Ranch Rescue has chapters in the states of Arizona, California, Colorado, Kentucky, New Mexico, Missouri, Oklahoma, Texas, and Virginia.

On its website, which has since gone off-line, Ranch Rescue featured links to news articles and opinion pieces regarding the U.S.-Mexico border.

Generally, Ranch Rescue operates on private property at the behest of owners. When a landowner requests protection from the organization, Ranch Rescue operatives set up a military-style operation on the property and term it as such. They use electronic surveillance equipment, binoculars, flares, two-way radios, trained dogs, and firearms and other weapons.

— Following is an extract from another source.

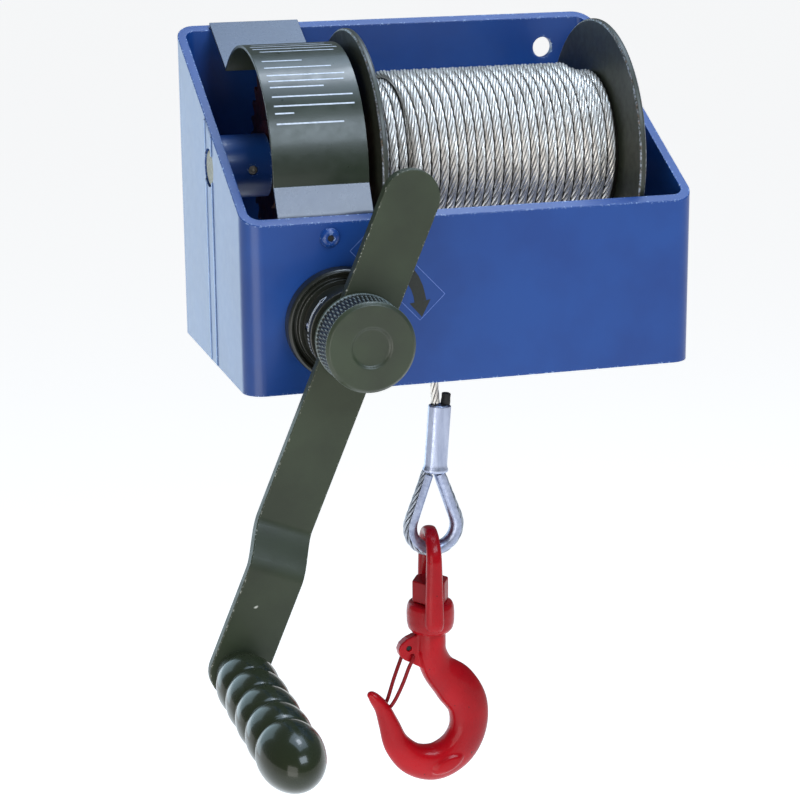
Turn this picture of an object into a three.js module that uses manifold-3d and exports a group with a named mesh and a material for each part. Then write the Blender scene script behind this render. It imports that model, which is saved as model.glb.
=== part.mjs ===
// Wall-mounted worm-gear wire rope winch with an adjustable crank and a swivel hook.
// Millimetres, +X to the right, +Y towards the wall, +Z up. The origin is the middle of the back
// plate's wall face.
import * as THREE from "three";
import { mergeVertices } from "three/addons/utils/BufferGeometryUtils.js";
import Module from "manifold-3d";

const wasm = await Module();
wasm.setup();

// Driving dimensions. Inside the winch, x runs from the left side plate's outer face, y from the
// front plate's outer face and z from the frame's bottom edge.
const width = 250;
const depth = 165;
const frontHeight = 90;
const backHeight = 176;
const plate = 5;
const bendRadius = 11;
const gap = 0.3; // between pieces that touch
const past = 5; // how far a cutting tool runs past the face it cuts

const axleY = 79;
const axleZ = 108.6;
const axleRadius = 10;
const axleRecess = 1.2;
const axleBore = axleRadius + gap;
const bossRadius = 17;
const bossLength = 26;

const mountHoleRadius = 6;
const mountHoles = [[30, 24], [220, 24], [220, 156]];

const crankX = 50.7;
const crankZ = 36.9;
const armAngle = 22.7; // degrees from upright, towards +X at the top
const armWidth = 30;
const armThickness = 6;
const armBack = -29.3;
const armTop = 90;
const gripDrop = 181; // from the crank axis to the grip's axis
const joggle = 15; // how far the arm's lower part stands forward

// Worm drive: one start, right-handed.
const wormModule = 3;
const wheelTeeth = 38;
const wheelPitchRadius = (wormModule * wheelTeeth) / 2;
const wormPitchRadius = axleZ - crankZ - wheelPitchRadius;
const wormLead = Math.PI * wormModule;
const wormTipRadius = wormPitchRadius + 2.5;
const wheelTipRadius = wheelPitchRadius + 2.5;
const wheelRootRadius = wheelPitchRadius - 3.4;
const wheelFace = 27.4;

const flangeRadius = 71.4;
const flangeThickness = 3.8;
const leftFlangeX = 76.9;
const rightFlangeX = 220.6;
const barrelRadius = 28;
const bushOuter = 14;

const ropeRadius = 2.5;
const lowerLayerRadius = 43.7; // outside of the last full layer
const topLayerRadius = 48; // outside of the part-wound top layer
const topLayerStart = 107.5;
const topLayerEnd = 205;
const tangentX = 103.5; // where the rope leaves the drum
const ropeY = axleY - lowerLayerRadius - gap - ropeRadius;

const coverRadius = 63.7; // middle of the sheet
const coverSheet = 1.6;
const coverLeft = 20;
const coverRight = 71.5;

const ferruleX = 113.6;
const ferruleTop = -21.3;
const ferruleLength = 38.6;
const ferruleLean = 4.3; // degrees
const eyeX = 111;
const eyeZ = -90.8; // middle of the thimble's round end
const hookX = 109;
const bowTwist = -8.5; // degrees about the hook's upright axis

const degrees = Math.PI / 180;

// ---- Solids -------------------------------------------------------------------------------------

// A closed geometry as a manifold solid, turned the right way out.
function solidOf(geometry) {
  const bare = geometry.clone();
  bare.deleteAttribute("normal");
  bare.deleteAttribute("uv");
  const merged = mergeVertices(bare, 1e-4);
  const vertProperties = new Float32Array(merged.attributes.position.array);
  const triVerts = new Uint32Array(merged.index.array);
  const made = new wasm.Manifold(new wasm.Mesh({ numProp: 3, vertProperties, triVerts }));
  if (made.volume() > 0) return made;
  triVerts.reverse();
  return new wasm.Manifold(new wasm.Mesh({ numProp: 3, vertProperties, triVerts }));
}

function geometryOf(solid) {
  const mesh = solid.getMesh();
  const geometry = new THREE.BufferGeometry();
  geometry.setAttribute("position", new THREE.BufferAttribute(mesh.vertProperties, 3));
  geometry.setIndex(new THREE.BufferAttribute(mesh.triVerts, 1));
  return geometry;
}

const axisBasis = {
  x: [new THREE.Vector3(0, 1, 0), new THREE.Vector3(0, 0, 1), new THREE.Vector3(1, 0, 0)],
  y: [new THREE.Vector3(0, 0, 1), new THREE.Vector3(1, 0, 0), new THREE.Vector3(0, 1, 0)],
  z: [new THREE.Vector3(1, 0, 0), new THREE.Vector3(0, 1, 0), new THREE.Vector3(0, 0, 1)],
};

// An outline extruded along an axis. The outline's own axes are (y, z) along x, (z, x) along y and
// (x, y) along z.
function prism(axis, outline, from, to, curveSegments = 10, steps = 1) {
  const options = { depth: to - from, bevelEnabled: false, curveSegments, steps };
  const geometry = new THREE.ExtrudeGeometry(outline, options);
  geometry.translate(0, 0, from);
  geometry.applyMatrix4(new THREE.Matrix4().makeBasis(...axisBasis[axis]));
  return solidOf(geometry);
}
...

One such measure, an operation at Sutton Ranch in Jim Hogg County, Texas, was termed "Operation Falcon". On March 18, 2003, Fatima Del Socorro Leiva Medina and Edwin Alfredo Mancia Gonzales, illegal immigrants from El Salvador, alleged they were chased, detained, threatened, robbed and assaulted by Ranch Rescue operatives after being caught trespassing on the property. One operative, Henry Mark Conner, aimed a rifle at Leiva and Mancia during the incident. He and Casey James Nethercott, another operative, were indicted on charges of aggravated assault and unlawful restraint. Nethercott was additionally indicted on charges of unlawful possession of a firearm by a felon.

Subsequent to the attacks, Leiva and Mancia sued the Texas chapter of Ranch Rescue. They were represented by attorneys from the Southern Poverty Law Center (SPLC) and the Mexican American Legal Defense and Education Fund, among others. They sued for damages relating to their physical injuries and emotional distress.

The judge in the case ruled in their favor. Joseph Sutton settled for $100,000, but neither Nethercott nor Ranch Rescue leader Jack Foote defended themselves in court. Nethercott was ordered to pay a default settlement of $850,000. Unable to pay the settlement, Nethercott was ordered to surrender his only asset —a 70-acre ranch near the Arizona-Sonora border. Morris Dees of the SPLC called the ruling "poetic justice."